Aeron Archive can record a Publication at the publishing end, or at the receiving end. In our example, this means it would need to run on Machine 1 or Machine 2. It cannot run on another machine, because it would not have access to the messages.
Aeron Archive application
Aeron Archive is an application that uses Aeron Transport to communicate. In that respect, it is no different to any application that you might write that uses Aeron Transport and does not have any privileged access to Aeron Transport internals.
It listens on a Control Request Channel (a normal Subscription) that other applications can publish requests to, such as 'start recording' or 'replay recording'. To record a Publication, it creates a Subscription to it, in the same way that your application might create a Subscription. For example, in the trading application above, Aeron Archive could run next to the Trading Strategy and create a Subscription to the live market data channel, in exactly the same way that the Trading Strategy does. It could then save messages received on the Subscription to disk.
Aeron Archive on the Receiving End
Recording an IPC Publication and recording on the receiving end of a Network Publication both work in the same way, which looks like this:
Use the tabs above to step through the animation.
The Aeron Archive application runs on the same machine as an IPC Publication, or on the machine on the receiving end of a Network Publication. In our trading application, it would run on Machine 2. You can see from the diagram that it contains an Aeron Transport Client API to use Aeron Transport, just like the Trading Strategy.
Something sends a message to Aeron Archive on the Control Request Channel, asking it to record the Publication (not shown). That something could be the Trading Strategy, for example. Aeron Archive subscribes to the Publication, just like the Trading Strategy. This means its Subscription reads from the same Image log buffer that the Trading Strategy's Subscription reads from.
Any messages it receives are written to a Recording.
If the Trading Strategy wanted to replay messages from the Recording, it would create a Subscription to a Channel (let's call it the Replay Market Data Channel, which would likely be an IPC Channel), then instruct Aeron Archive (on the Control Request Channel, not shown) to publish the messages to that Channel. Aeron Archive would read messages from the Recording and publish them.
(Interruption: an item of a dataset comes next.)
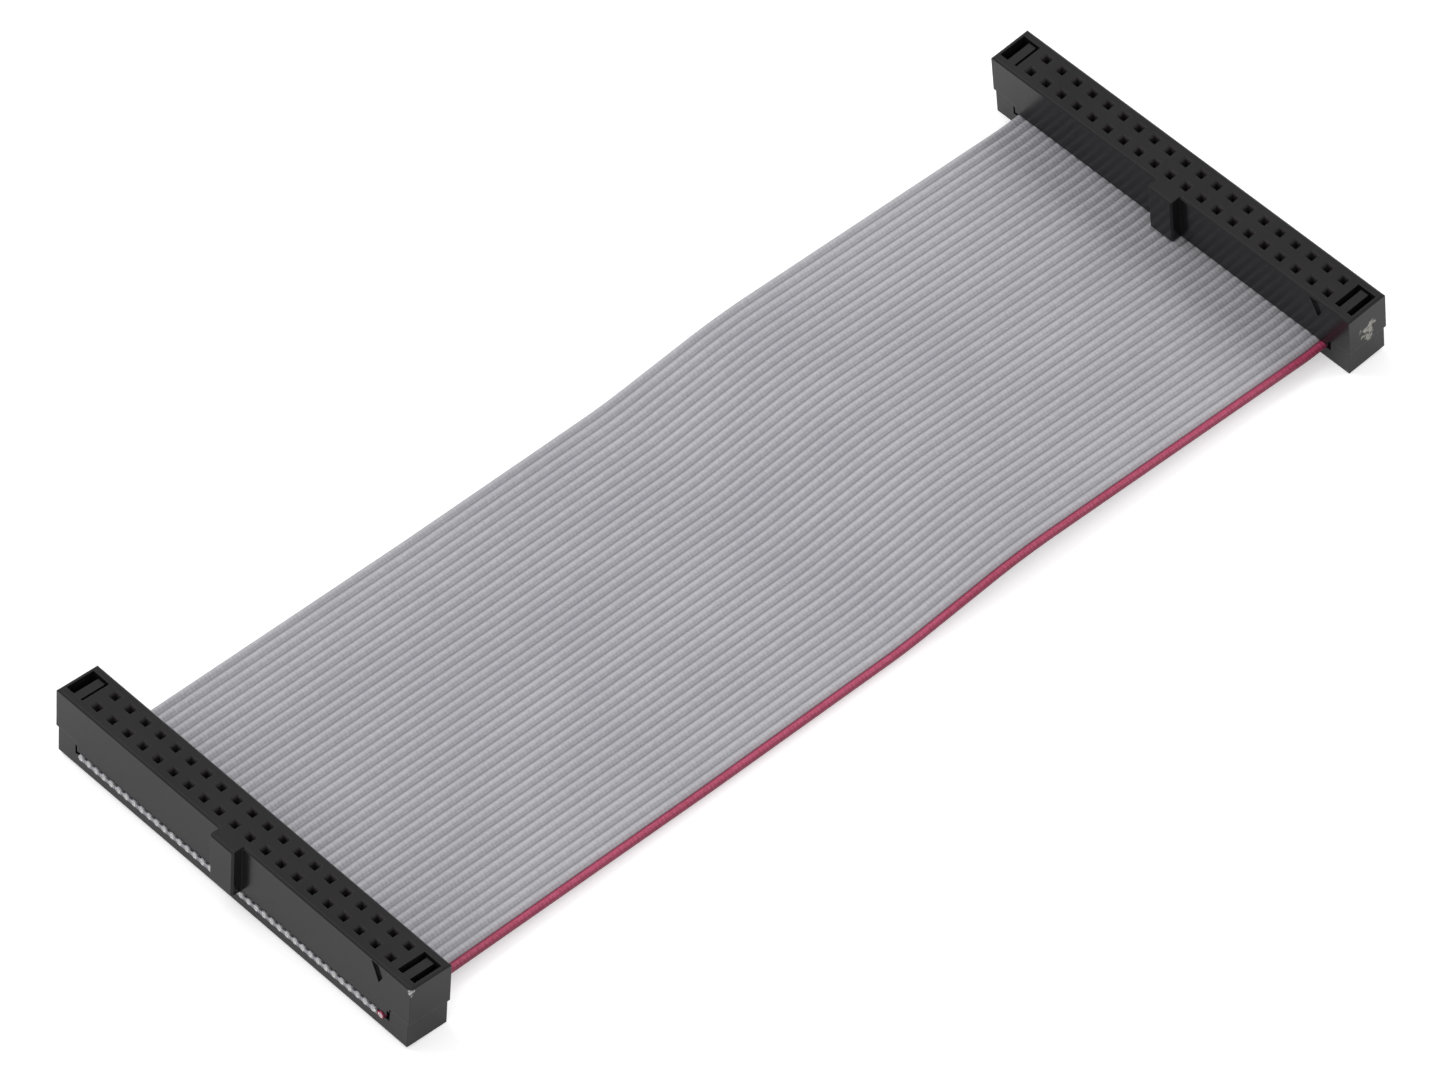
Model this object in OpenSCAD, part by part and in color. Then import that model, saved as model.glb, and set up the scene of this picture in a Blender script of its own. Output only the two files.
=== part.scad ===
// Flat ribbon cable between two socket connectors, each standing on its cover with its mating face up.
// X runs along the sockets towards the red edge, Y along the cable, Z up.

/* [Sockets] */
// Columns of contacts in a socket, two contacts to a column
pairs = 20; // [4:1:32]
// Distance between neighbouring contacts
pitch = 2.54; // [2.4:0.02:2.8]
// Body length beyond the outer contact columns, at each end
end_len = 4.97; // [4.8:0.01:7]
// Width of the body across the cable's end
body_w = 5.9; // [5.7:0.1:8]
// Height of a closed socket
body_h = 9.4; // [9:0.1:13]
// Bevel round the mating face
bevel = 0.22; // [0.05:0.01:0.4]
// Height of the cover's shoulders, where the housing's ends sit down on it
shoulder_z = 3.7; // [3.5:0.05:4.2]
// How far the cover's shoulders lie inside the housing's ends
cover_inset_x = 0.28; // [0.05:0.01:0.5]
// How far the cover lies inside the housing's long faces
cover_inset_y = 0.1; // [0:0.01:0.2]

/* [Polarising key] */
// Width of the key on the front face
key_w = 3.8; // [2.5:0.1:4.5]
// How far the key stands out
key_d = 1.4; // [0.8:0.05:2]

/* [Contact holes] */
// Side of the square hole that takes a pin
pin_hole = 0.95; // [0.8:0.01:1.1]
// Side of the funnel's mouth above it
funnel_mouth = 1.2; // [1.15:0.05:1.8]
// Depth of the funnel
funnel_d = 0.3; // [0.2:0.05:0.6]
// Thickness of the floor between the mating face and a contact's chamber
hole_floor = 1.5; // [1:0.1:2]

/* [Contacts] */
// Thickness of the contact's sheet metal
sheet = 0.3; // [0.2:0.01:0.4]
// Width over the two spring arms
arms_w = 1.86; // [1.7:0.02:2]
// Thickness of a spring arm
arm_t = 0.45; // [0.35:0.01:0.5]
// Gap between the arms where they grip a pin
grip_gap = 0.52; // [0.4:0.02:0.6]
// Width over the two blades that clasp a wire
fork_w = 1.04; // [0.9:0.02:1.1]
// Gap between the blades, narrower than the wire
fork_gap = 0.3; // [0.2:0.01:0.34]
// Height of the blades' tips above the cover's underside
fork_tip_z = 0.4; // [0.2:0.05:0.7]

/* [Latches] */
// Width of a latch leg across the body
leg_w = 3.6; // [2.5:0.1:4]
// Thickness of a latch leg
leg_t = 1.15; // [0.9:0.05:1.3]
// How far the leg's hook reaches out over its ledge
hook = 0.6; // [0.3:0.05:0.8]
// Length of the window round the leg, along the body
window_l = 2.7; // [2.5:0.05:2.9]
// Thickness of the end wall outside the window
end_wall = 0.5; // [0.4:0.05:0.8]
// Height of the ledge under the hook
ledge_z = 6.2; // [5.5:0.1:6.6]

/* [Cable] */
// Thickness over one insulated wire
wire_d = 0.9; // [0.8:0.02:1]
// Thickness of the metal core of a wire
core_d = 0.38; // [0.36:0.01:0.42]
// Thickness of the web between two wires
web_t = 0.24; // [0.15:0.01:0.35]
// Height of the wires' centres above a cover's underside
wire_z = 1.9; // [1.7:0.05:2]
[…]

The Trading Strategy would then have a Subscription for the live data and a Subscription for the replay data.
Aeron Archive on the Sending End
Recording on the sending end of a Network Publication is very similar, but it uses a Spy Subscription. Normally, the only thing consuming messages from a Network Publication's Log Buffer is the Sender, which sends them over the network. A Spy Subscription can be used to 'spy' on the messages as they pass through the Publication Log Buffer. It looks like this:
Use the tabs above to step through the animation.
Aeron Archive runs on Machine 1.
Something sends a message to Aeron Archive on the Control Request Channel, asking it to record the Publication (not shown). That something could be the Market Data Collector, for example. Aeron Archive subscribes to the market data Publication using a Spy Subscription. This behaves like an IPC subscription in terms of receiving messages from the Publication log buffer.
When the Market Data Collector publishes a message, it writes it to the Publication log buffer. The Sender watches for new messages and sends them to the receiving machine. In addition, Aeron Archive polls the Spy Subscription and receives the same messages, which it writes to a Recording. The Sender and the Spy Subscription run independently and have their own counters for their position in the log buffer.
If the Trading Strategy wanted to replay messages from the Recording, it would create a Subscription to a Channel (let's call it the Replay Market Data Channel, which would have to be a UDP Channel), then instruct Aeron Archive (on the Control Request Channel, not shown) to publish the messages to that Channel. Aeron Archive would read messages from the Recording and publish them. The Trading Strategy would then have a Subscription for the live data and a Subscription for the replay data.